OAI-ORE defines standards for the description and exchange of aggregations of Web resources. It is agnostic to relationship types, so it needs to be extended. The authors propose the following extensions: the Research Objects Upper Model (ROUM) and the Research Object Domain Schemas (RODS). ROUM provides basic vocabulary to describe general properties of RO, such as the basic lifecycle states. RODS provide domain specific vocabulary. Not much details are provided about these two extensions.

Rather than arguing that linked data is not enough, it seems that the paper argues that current implementations of linked data in packaging scientific results needs to be revised to explicitly include the structure of aggregations. The purpose of articulating structure in a machine-readable way is to create an environment where every component of research (including hypotheses, methods, data and results) can be re-enacted. A more obvious and important conclusion from the discussion about ROs is that a) we need to keep encouraging exchange and sharing of research in ways that are more transparent; b) there is still a shortage of platforms to do that. MyExperiment is a nice example, but it's still domain and platform-specific.

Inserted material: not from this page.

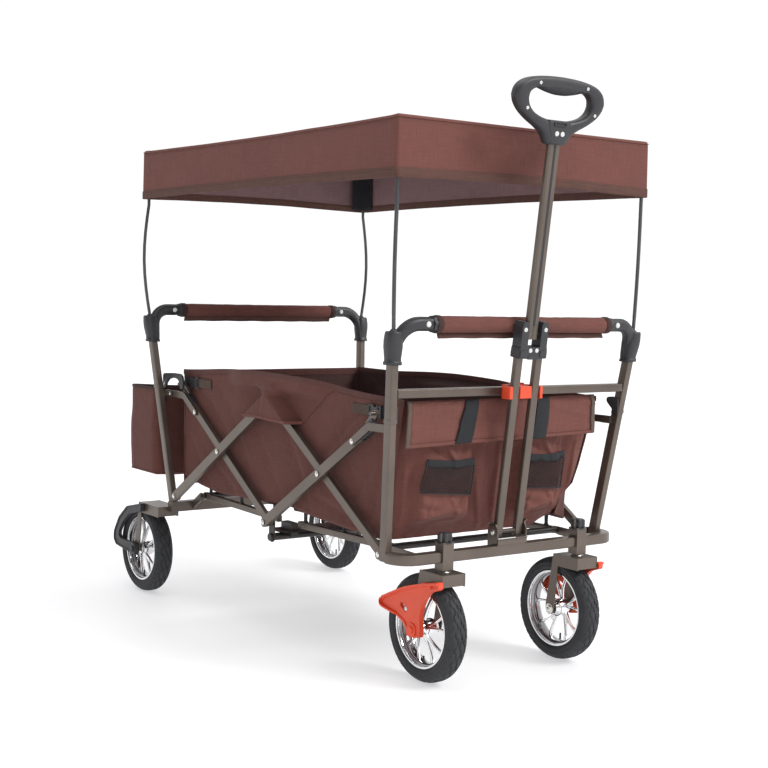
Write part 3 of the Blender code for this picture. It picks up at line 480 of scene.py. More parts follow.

The approach described in this paper is quite forward-looking. It is a call for rather radical changes in scientific practices. I wonder how many labs have automated experiment management environments where all datasets, workflows, scripts and results can be connected and reconstructed without much back-channeling. Another question is how much effort it takes to create ROs in a way that would make science fully "re-enactable". We probably won't be able to do that with legacy data.